WHAT TO WORK ON = Reproduce each line of the listing exactly.

# start of INFORMATION SUPPLIED

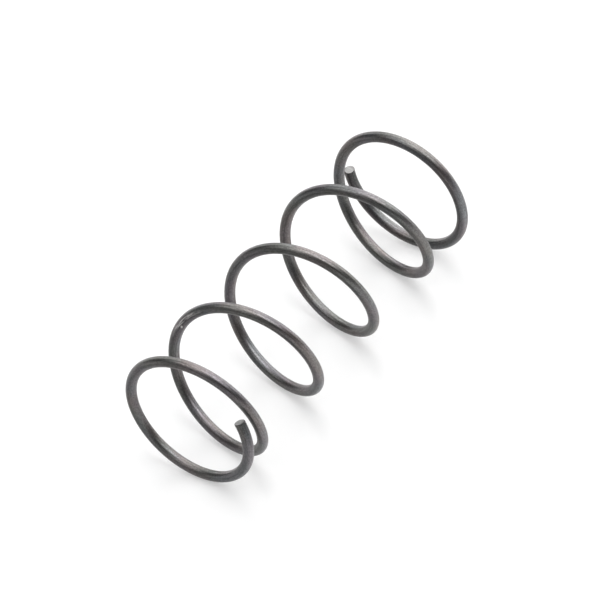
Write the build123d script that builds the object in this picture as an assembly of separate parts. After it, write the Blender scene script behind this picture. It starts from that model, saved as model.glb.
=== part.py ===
from build123d import *
from math import cos, degrees, pi, radians, sin
import os

# A small compression spring: one round steel wire wound right-handed into an
# open helix, lying on its side. Millimetres. The winding axis runs along +X,
# +Z is up, and the origin is under the middle of the spring, on the surface
# that it lies on. Both ends are wound flat and cut off plain, not ground.
#
# The wire is followed in turns, counted from its first tip. Until the spring is
# laid down, its winding axis is +Z.

# Driving dimensions
wire_diameter = 1.0         # of the drawn wire
mean_diameter = 12.5        # of the coil, measured at the wire's centre
first_end_diameter = 12.7   # the same of the first end turn, which has sprung open a little
pitch = 8.55                # advance per turn of the working coils
first_end_turns = 0.53      # wound flat at the first end, with no advance
last_end_turns = 0.545      # the same at the last end
ramp_turns = 0.57           # at each end, from no advance up to the full pitch
working_turns = 3.34        # wound at the full pitch
cut_slant = 4               # degrees that each sheared tip leans from square
underside = 110             # degrees round from the first tip to the side that lies underneath
ramp_stations = 12          # points that carry the curve of each ramp

# Worked out from them
wire_radius = wire_diameter / 2
coil_radius = mean_diameter / 2
ramp_advance = pitch * ramp_turns / 2
coiled_length = 2 * ramp_advance + pitch * working_turns

# Where each run of the wire begins, in turns from the first tip
first_ramp = first_end_turns
first_working = first_ramp + ramp_turns
last_ramp = first_working + working_turns
last_end = last_ramp + ramp_turns


def advance(turns):
    """How far the wire has climbed along the axis at this point of it."""
    up_ramp = min(max(turns - first_ramp, 0), ramp_turns)
    working = min(max(turns - first_working, 0), working_turns)
    down_ramp = min(max(turns - last_ramp, 0), ramp_turns)
    climbed_up_ramp = up_ramp**2 / (2 * ramp_turns)
    climbed_down_ramp = down_ramp - down_ramp**2 / (2 * ramp_turns)
    return pitch * (climbed_up_ramp + working + climbed_down_ramp)


def advance_rate(turns):
    """Advance per turn: nothing in the end turns, the pitch in the working coils."""
    from_end_turn = min(turns - first_ramp, last_end - turns)
    return pitch * min(max(from_end_turn / ramp_turns, 0), 1)


def wire_point(turns):
    """A point of the wire's centreline."""
    angle = 2 * pi * turns
    return Vector(coil_radius * cos(angle), coil_radius * sin(angle), advance(turns))


def wire_direction(turns):
    """The direction in which the wire runs there."""
    angle = 2 * pi * turns
    around = 2 * pi * coil_radius
    return Vector(-around * sin(angle), around * cos(angle), advance_rate(turns)).normalized()


def round_wire(start, direction, path):
    """The round wire along a path that begins at this point, in this direction."""
    section = Plane(start, z_dir=direction) * Circle(wire_radius)
    return sweep(section, path=path, is_frenet=True)


def working_coils():
    """The coils between the ramps: a true helix."""
    helix = Helix(pitch=pitch, height=pitch * working_turns, radius=coil_radius)
    path = Pos(0, 0, advance(first_working)) * Rot(0, 0, 360 * first_working) * helix
    return round_wire(wire_point(first_working), wire_direction(first_working), path)


def ramp(start):
    """The wire between an end turn and the working coils, whose pitch changes evenly."""
    stations = [start + ramp_turns * i / ramp_stations for i in range(ramp_stations + 1)]
    points = [wire_point(turns) for turns in stations]
    tangents = [wire_direction(stations[0]), wire_direction(stations[-1])]
    path = Spline(points, tangents=tangents, tangent_scalars=[1, 1])
    return round_wire(points[0], tangents[0], path)


def sheared(wire, tip, outward, towards_middle):
    """Cut the wire off at its tip, deeper on the side towards the middle of the spring."""
    slant = radians(cut_slant)
    face_normal = outward * cos(slant) + towards_middle * sin(slant)
    side = 3 * wire_diameter
    offcut = Box(side, side, side, align=(Align.CENTER, Align.CENTER, Align.MIN))
    return wire - Plane(tip, z_dir=face_normal) * offcut


def end_turn(ramp_end, turns, diameter, way):
    """A flat end turn, from the end of its ramp out to its tip; way is 1 at the last end, else -1."""
    start = wire_point(ramp_end)
    direction = wire_direction(ramp_end) * way
    inward = Vector(-start.X, -start.Y, 0).normalized()
    centre = start + inward * (diameter / 2)
    from_centre = start - centre
    wound = 360 * turns * way
    spare = degrees(2 * wire_diameter / diameter) * way
    tip = centre + from_centre.rotate(Axis.Z, wound)
    half_way = centre + from_centre.rotate(Axis.Z, wound / 2)
    past_tip = centre + from_centre.rotate(Axis.Z, wound + spare)
    wire = round_wire(start, direction, ThreePointArc(start, half_way, past_tip))
    return sheared(wire, tip, direction.rotate(Axis.Z, wound), Vector(0, 0, -way))


def wound_wire():
    """The whole spring as one solid, its winding axis along +Z."""
    first = end_turn(first_ramp, first_end_turns, first_end_diameter, -1)
    last = end_turn(last_end, last_end_turns, mean_diameter, 1)
    return working_coils().fuse(ramp(first_ramp), ramp(last_ramp), first, last)


def laid_down(spring):
    """Lay the spring along +X on its underside, seated on the surface and centred on the origin."""
    underside_to_x = Rot(0, 0, -underside)
    axis_along_x = Rot(0, 90, 0)
    lying = axis_along_x * underside_to_x * spring
    box = lying.bounding_box()
    return Pos(-box.center().X, -box.center().Y, -box.min.Z) * lying


def write(shape, node):
    """Write one piece to parts/NODE.step."""
    shape.label = node
    export_step(shape, os.path.join("parts", node + ".step"))


os.makedirs("parts", exist_ok=True)
write(laid_down(wound_wire()), "coil_spring")
print("free length", round(coiled_length + wire_diameter, 3))
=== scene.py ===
"""The looks of a small compression spring: dark drawn steel wire, lying on a pale floor.

Metres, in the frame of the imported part: the winding axis runs along +X, +Z is up, and the
origin is under the middle of the spring. The wire is swept again here, finer than the CAD
solid that it stands for, with the sheared faces of its tips and one small nick. A place
along the wire is given in turns from the first tip, and a place around it by its angle
from the side that faces away from the winding axis.
"""

import math

import bpy
import numpy as np
from mathutils import Matrix, Vector, noise


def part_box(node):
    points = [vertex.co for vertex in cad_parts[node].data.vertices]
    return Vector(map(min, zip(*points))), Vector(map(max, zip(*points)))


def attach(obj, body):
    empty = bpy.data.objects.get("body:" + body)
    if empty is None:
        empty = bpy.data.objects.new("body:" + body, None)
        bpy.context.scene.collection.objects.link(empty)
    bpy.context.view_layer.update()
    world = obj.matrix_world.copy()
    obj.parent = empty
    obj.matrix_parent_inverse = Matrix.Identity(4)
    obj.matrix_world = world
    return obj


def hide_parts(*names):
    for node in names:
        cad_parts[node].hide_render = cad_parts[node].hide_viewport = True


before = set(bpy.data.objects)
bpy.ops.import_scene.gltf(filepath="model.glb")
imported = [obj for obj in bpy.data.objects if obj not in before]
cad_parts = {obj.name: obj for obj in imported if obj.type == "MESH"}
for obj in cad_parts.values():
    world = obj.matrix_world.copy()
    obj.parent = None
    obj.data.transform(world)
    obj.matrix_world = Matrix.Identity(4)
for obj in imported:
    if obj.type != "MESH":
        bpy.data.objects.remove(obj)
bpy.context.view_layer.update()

MM = 0.001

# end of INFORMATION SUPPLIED

EXERCISE SOLUTION =
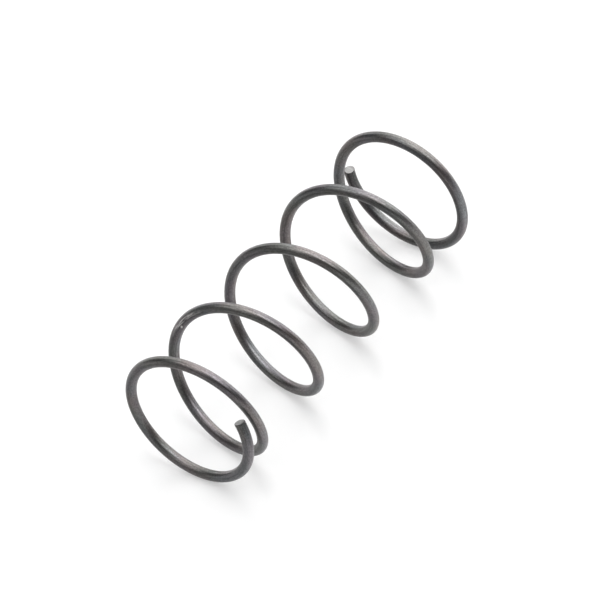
Write the build123d script that builds the object in this picture as an assembly of separate parts. After it, write the Blender scene script behind this picture. It starts from that model, saved as model.glb.
=== part.py ===
from build123d import *
from math import cos, degrees, pi, radians, sin
import os

# A small compression spring: one round steel wire wound right-handed into an
# open helix, lying on its side. Millimetres. The winding axis runs along +X,
# +Z is up, and the origin is under the middle of the spring, on the surface
# that it lies on. Both ends are wound flat and cut off plain, not ground.
#
# The wire is followed in turns, counted from its first tip. Until the spring is
# laid down, its winding axis is +Z.

# Driving dimensions
wire_diameter = 1.0         # of the drawn wire
mean_diameter = 12.5        # of the coil, measured at the wire's centre
first_end_diameter = 12.7   # the same of the first end turn, which has sprung open a little
pitch = 8.55                # advance per turn of the working coils
first_end_turns = 0.53      # wound flat at the first end, with no advance
last_end_turns = 0.545      # the same at the last end
ramp_turns = 0.57           # at each end, from no advance up to the full pitch
working_turns = 3.34        # wound at the full pitch
cut_slant = 4               # degrees that each sheared tip leans from square
underside = 110             # degrees round from the first tip to the side that lies underneath
ramp_stations = 12          # points that carry the curve of each ramp

# Worked out from them
wire_radius = wire_diameter / 2
coil_radius = mean_diameter / 2
ramp_advance = pitch * ramp_turns / 2
coiled_length = 2 * ramp_advance + pitch * working_turns

# Where each run of the wire begins, in turns from the first tip
first_ramp = first_end_turns
first_working = first_ramp + ramp_turns
last_ramp = first_working + working_turns
last_end = last_ramp + ramp_turns


def advance(turns):
    """How far the wire has climbed along the axis at this point of it."""
    up_ramp = min(max(turns - first_ramp, 0), ramp_turns)
    working = min(max(turns - first_working, 0), working_turns)
    down_ramp = min(max(turns - last_ramp, 0), ramp_turns)
    climbed_up_ramp = up_ramp**2 / (2 * ramp_turns)
    climbed_down_ramp = down_ramp - down_ramp**2 / (2 * ramp_turns)
    return pitch * (climbed_up_ramp + working + climbed_down_ramp)


def advance_rate(turns):
    """Advance per turn: nothing in the end turns, the pitch in the working coils."""
    from_end_turn = min(turns - first_ramp, last_end - turns)
    return pitch * min(max(from_end_turn / ramp_turns, 0), 1)


def wire_point(turns):
    """A point of the wire's centreline."""
    angle = 2 * pi * turns
    return Vector(coil_radius * cos(angle), coil_radius * sin(angle), advance(turns))


def wire_direction(turns):
    """The direction in which the wire runs there."""
    angle = 2 * pi * turns
    around = 2 * pi * coil_radius
    return Vector(-around * sin(angle), around * cos(angle), advance_rate(turns)).normalized()


def round_wire(start, direction, path):
    """The round wire along a path that begins at this point, in this direction."""
    section = Plane(start, z_dir=direction) * Circle(wire_radius)
    return sweep(section, path=path, is_frenet=True)


def working_coils():
    """The coils between the ramps: a true helix."""
    helix = Helix(pitch=pitch, height=pitch * working_turns, radius=coil_radius)
    path = Pos(0, 0, advance(first_working)) * Rot(0, 0, 360 * first_working) * helix
    return round_wire(wire_point(first_working), wire_direction(first_working), path)


def ramp(start):
    """The wire between an end turn and the working coils, whose pitch changes evenly."""
    stations = [start + ramp_turns * i / ramp_stations for i in range(ramp_stations + 1)]
    points = [wire_point(turns) for turns in stations]
    tangents = [wire_direction(stations[0]), wire_direction(stations[-1])]
    path = Spline(points, tangents=tangents, tangent_scalars=[1, 1])
    return round_wire(points[0], tangents[0], path)


def sheared(wire, tip, outward, towards_middle):
    """Cut the wire off at its tip, deeper on the side towards the middle of the spring."""
    slant = radians(cut_slant)
    face_normal = outward * cos(slant) + towards_middle * sin(slant)
    side = 3 * wire_diameter
    offcut = Box(side, side, side, align=(Align.CENTER, Align.CENTER, Align.MIN))
    return wire - Plane(tip, z_dir=face_normal) * offcut


def end_turn(ramp_end, turns, diameter, way):
    """A flat end turn, from the end of its ramp out to its tip; way is 1 at the last end, else -1."""
    start = wire_point(ramp_end)
    direction = wire_direction(ramp_end) * way
    inward = Vector(-start.X, -start.Y, 0).normalized()
    centre = start + inward * (diameter / 2)
    from_centre = start - centre
    wound = 360 * turns * way
    spare = degrees(2 * wire_diameter / diameter) * way
    tip = centre + from_centre.rotate(Axis.Z, wound)
    half_way = centre + from_centre.rotate(Axis.Z, wound / 2)
    past_tip = centre + from_centre.rotate(Axis.Z, wound + spare)
    wire = round_wire(start, direction, ThreePointArc(start, half_way, past_tip))
    return sheared(wire, tip, direction.rotate(Axis.Z, wound), Vector(0, 0, -way))


def wound_wire():
    """The whole spring as one solid, its winding axis along +Z."""
    first = end_turn(first_ramp, first_end_turns, first_end_diameter, -1)
    last = end_turn(last_end, last_end_turns, mean_diameter, 1)
    return working_coils().fuse(ramp(first_ramp), ramp(last_ramp), first, last)


def laid_down(spring):
    """Lay the spring along +X on its underside, seated on the surface and centred on the origin."""
    underside_to_x = Rot(0, 0, -underside)
    axis_along_x = Rot(0, 90, 0)
    lying = axis_along_x * underside_to_x * spring
    box = lying.bounding_box()
    return Pos(-box.center().X, -box.center().Y, -box.min.Z) * lying


def write(shape, node):
    """Write one piece to parts/NODE.step."""
    shape.label = node
    export_step(shape, os.path.join("parts", node + ".step"))


os.makedirs("parts", exist_ok=True)
write(laid_down(wound_wire()), "coil_spring")
print("free length", round(coiled_length + wire_diameter, 3))
=== scene.py ===
"""The looks of a small compression spring: dark drawn steel wire, lying on a pale floor.

Metres, in the frame of the imported part: the winding axis runs along +X, +Z is up, and the
origin is under the middle of the spring. The wire is swept again here, finer than the CAD
solid that it stands for, with the sheared faces of its tips and one small nick. A place
along the wire is given in turns from the first tip, and a place around it by its angle
from the side that faces away from the winding axis.
"""

import math

import bpy
import numpy as np
from mathutils import Matrix, Vector, noise


def part_box(node):
    points = [vertex.co for vertex in cad_parts[node].data.vertices]
    return Vector(map(min, zip(*points))), Vector(map(max, zip(*points)))


def attach(obj, body):
    empty = bpy.data.objects.get("body:" + body)
    if empty is None:
        empty = bpy.data.objects.new("body:" + body, None)
        bpy.context.scene.collection.objects.link(empty)
    bpy.context.view_layer.update()
    world = obj.matrix_world.copy()
    obj.parent = empty
    obj.matrix_parent_inverse = Matrix.Identity(4)
    obj.matrix_world = world
    return obj


def hide_parts(*names):
    for node in names:
        cad_parts[node].hide_render = cad_parts[node].hide_viewport = True


before = set(bpy.data.objects)
bpy.ops.import_scene.gltf(filepath="model.glb")
imported = [obj for obj in bpy.data.objects if obj not in before]
cad_parts = {obj.name: obj for obj in imported if obj.type == "MESH"}
for obj in cad_parts.values():
    world = obj.matrix_world.copy()
    obj.parent = None
    obj.data.transform(world)
    obj.matrix_world = Matrix.Identity(4)
for obj in imported:
    if obj.type != "MESH":
        bpy.data.objects.remove(obj)
bpy.context.view_layer.update()

MM = 0.001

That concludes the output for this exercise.